I was glad to be left alone with my thoughts. I gave a grunt as I stretched my back to loosen stiff muscles while Boney trotted up alongside and nuzzled my hand. Pulling up my greatcoat collar against the biting cold wind, I reflected on how my circumstances had changed over recent weeks. While my cheeks froze, my innards burned with anger against the man whose success had relegated me to regimental duties.
The worst of it was that I had encouraged Grant to go on the mission that had brought him renown throughout the army. Hell, I had even wagered fifty guineas to tempt him. It was a ridiculous plan and I had been sure that he would end up with a French musket ball between his shoulder blades or captured. Either way he would have been out of my hair.
As the French had started to starve in their encampments, Grant had been whining about the lack of fresh meat and being forced to eat salt beef brought in by the navy. “There are plenty of cattle in the hills to the north of the French positions, guarded by the partisans,” I told him. “You can always ride through the French army and up into the hills, to bring some back down past the French again. If you think you can do all that, I would pay to see it.”
We had all laughed at his expense that night. No one thought it could be done – well, almost no one. Imagine my surprise next morning when we heard that Grant had seen Wellington to propose the scheme; and that this normally sensible man had offered him a bag of gold
to pay for the cattle if he got through.
He left late the following afternoon, wearing his British uniform and on fast horse, hoping to get through the French lines in the dark. Having attempted the same feat less than six months previously, I knew this was no easy thing even in a French uniform. Surely, I thought, the French would not let a British officer ride clean through their lines twice, especially when on the way back he would be bringing livestock past the now hungry men in blue. Several of us rode to see him off and, in my case, make sure he did not back out on the wager. He really did not have a clue what he was doing; he had not even brought a proper map, just some notes on a scrap of paper. I could not help but chuckle at the thought of him riding through the middle of a French encampment as the sun rose the next day.

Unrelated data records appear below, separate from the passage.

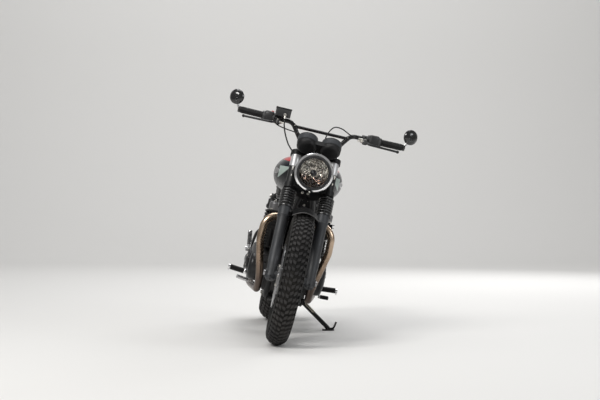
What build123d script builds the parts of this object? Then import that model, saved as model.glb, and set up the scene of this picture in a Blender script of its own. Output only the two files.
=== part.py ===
from build123d import *
import math
import os

# Unfaired parallel-twin roadster on its side stand, in millimetres.
# Every piece is laid out on the upright machine: +X is its left side, +Y runs backwards from
# the front axle and +Z is up. At the end the whole machine leans onto its stand.

# Stance
LEAN = 13.2
WHEELBASE = 1450.0
RAKE = 25.5
TRAIL = 104.0

# Tyres and rims
FRONT_TYRE_RADIUS = 325.0
FRONT_TYRE_WIDTH = 108.0
FRONT_CROWN = 58.0
FRONT_BEAD_RADIUS = 232.0
REAR_TYRE_RADIUS = 321.0
REAR_TYRE_WIDTH = 150.0
REAR_CROWN = 82.0
REAR_BEAD_RADIUS = 219.0
FLANGE_HEIGHT = 5.0
SPOKE_DIAMETER = 4.0
SPOKE_COUNT = 32
AXLE_DIAMETER = 17.0
REAR_NUT = 8.0
FRONT_NUT = 8.5
FRONT_AXLE_BORE = 11.0
REAR_AXLE_BORE = 11.0
RUNNING_FIT = 0.1
SEAT_GAP = 0.3

# Fork and steering
FORK_SPACING = 190.0
STANCHION_DIAMETER = 41.0
SLIDER_DIAMETER = 54.0
SLIDER_COLLAR = 60.0
GAITER_DIAMETER = 78.0
GAITER_LENGTH = 104.0
GAITER_PLEATS = 7
LOWER_YOKE_S = 800.0
LOWER_YOKE_THICK = 28.0
UPPER_YOKE_S = 985.0
UPPER_YOKE_THICK = 24.0
STEM_DIAMETER = 30.0
STEM_BORE = 17.0
STEM_BORE_DEPTH = 120.0
HEAD_TUBE_DIAMETER = 58.0
HEAD_GAP = 3.0

# Front brake and rear brake
FRONT_DISC_DIAMETER = 310.0
REAR_DISC_DIAMETER = 255.0
DISC_THICK = 5.0

# Chain drive
CHAIN_PITCH = 15.875
FRONT_TEETH = 16
REAR_TEETH = 42
CHAIN_LINE = 91.0
CHAIN_WIDTH = 17.0
CHAIN_HEIGHT = 15.0
CHAIN_PLATE_HEIGHT = 13.4
SPROCKET_Y = 790.0
SPROCKET_Z = 335.0

# Swingarm and rear frame
PIVOT_Y = 905.0
PIVOT_Z = 330.0
ARM_CENTRE = 116.0
ARM_THICK = 24.0
ARM_HEIGHT = 42.0
RAIL_HALF = 118.0
RAIL_DIAMETER = 25.0
RAIL_END = WHEELBASE + 110
STAY_DIAMETER = 22.0
SHOCK_X = 143.0
SHOCK_TOP_Y = WHEELBASE - 225
SHOCK_LOW_Y = WHEELBASE - 62
SHOCK_LOW_Z = 392.0
REAR_GUARD_GAP = 45.0
GUARD_THICK = 2.5

# Lamp and instruments
LAMP_DIAMETER = 190.0
LAMP_Y = 80.0
LAMP_Z = 843.0
CUP_DIAMETER = 100.0
CUP_DEPTH = 64.0
CUP_HALF_SPACING = 60.0

# Handlebar
BAR_DIAMETER = 22.2
BRACE_DIAMETER = 16.0
BAR_HALF_WIDTH = 431.0
BAR_END_Z = 1080.0
MIRROR_DIAMETER = 76.0
MIRROR_YAW = 24.0

# Exhaust
HEADER_DIAMETER = 38.0

# Side stand
STAND_LEG_DIAMETER = 23.0

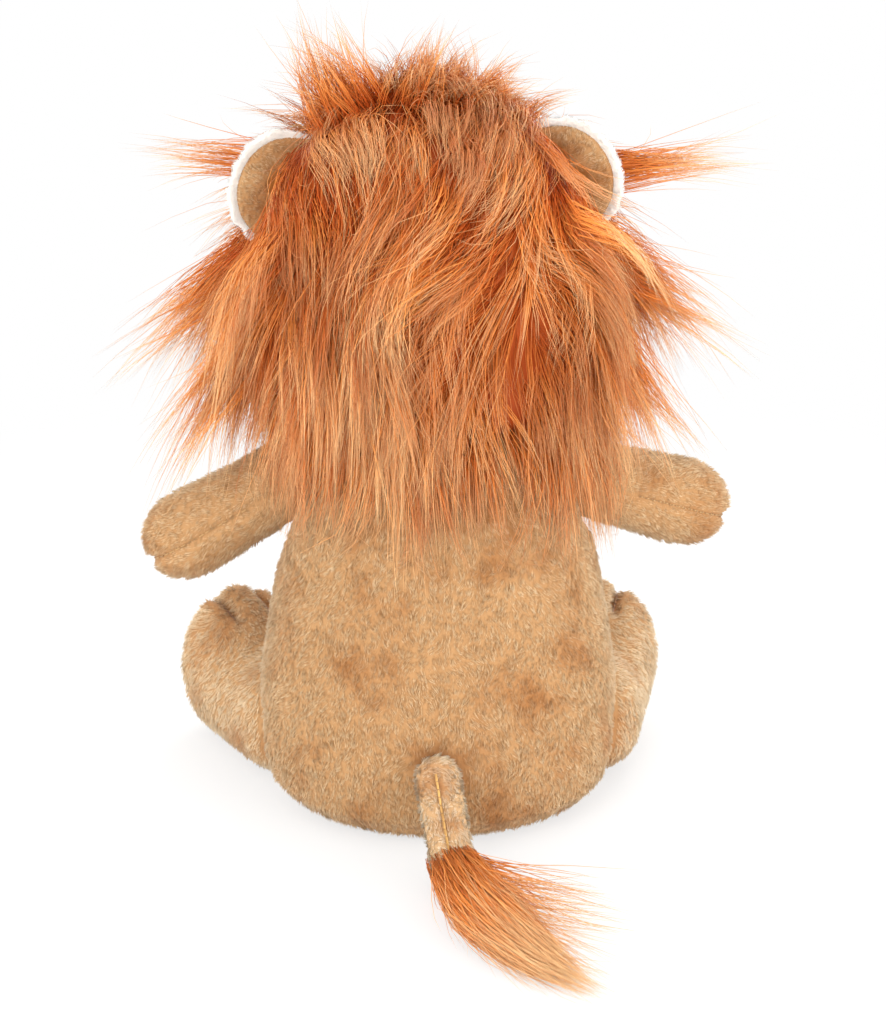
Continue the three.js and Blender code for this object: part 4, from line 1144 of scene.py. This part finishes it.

I wasn’t laughing three weeks later when we received reports, sent down the semaphore signalling stations from the forward sentries, that a herd of cattle was approaching. I could not believe it. My friend Campbell and I joined some of the other staff to ride out and see for ourselves. There coming through the first line of fortifications we found an exceedingly smug Captain Colquhoun Grant, with a watchful partisan riding by his side. Behind them were sixty head of cattle with a couple of drovers moving them along. Beyond those a long mule train could be seen lumbering up the slope under a burden of grain sacks, and behind those the start of a flock of sheep, again with more mounted drovers. It was an astonishing sight, especially given that all of it must have been driven through the hungry French army.
As the other officers rode forward to congratulate Grant, Campbell turned to me. “There is something not quite canny about this.”
“Not canny!” I exploded. “This smells fishier than Billingsgate fish market. For Christ’s sake, the cattle are still wearing their bells. My aged, deaf Aunt Agatha could have heard them coming, so why couldn’t the French?” I wasn’t exaggerating either: while a few of the bells were made of thin metal, the rest were of the wooden clacker variety, but they still made a lot of noise as the herd moved towards us.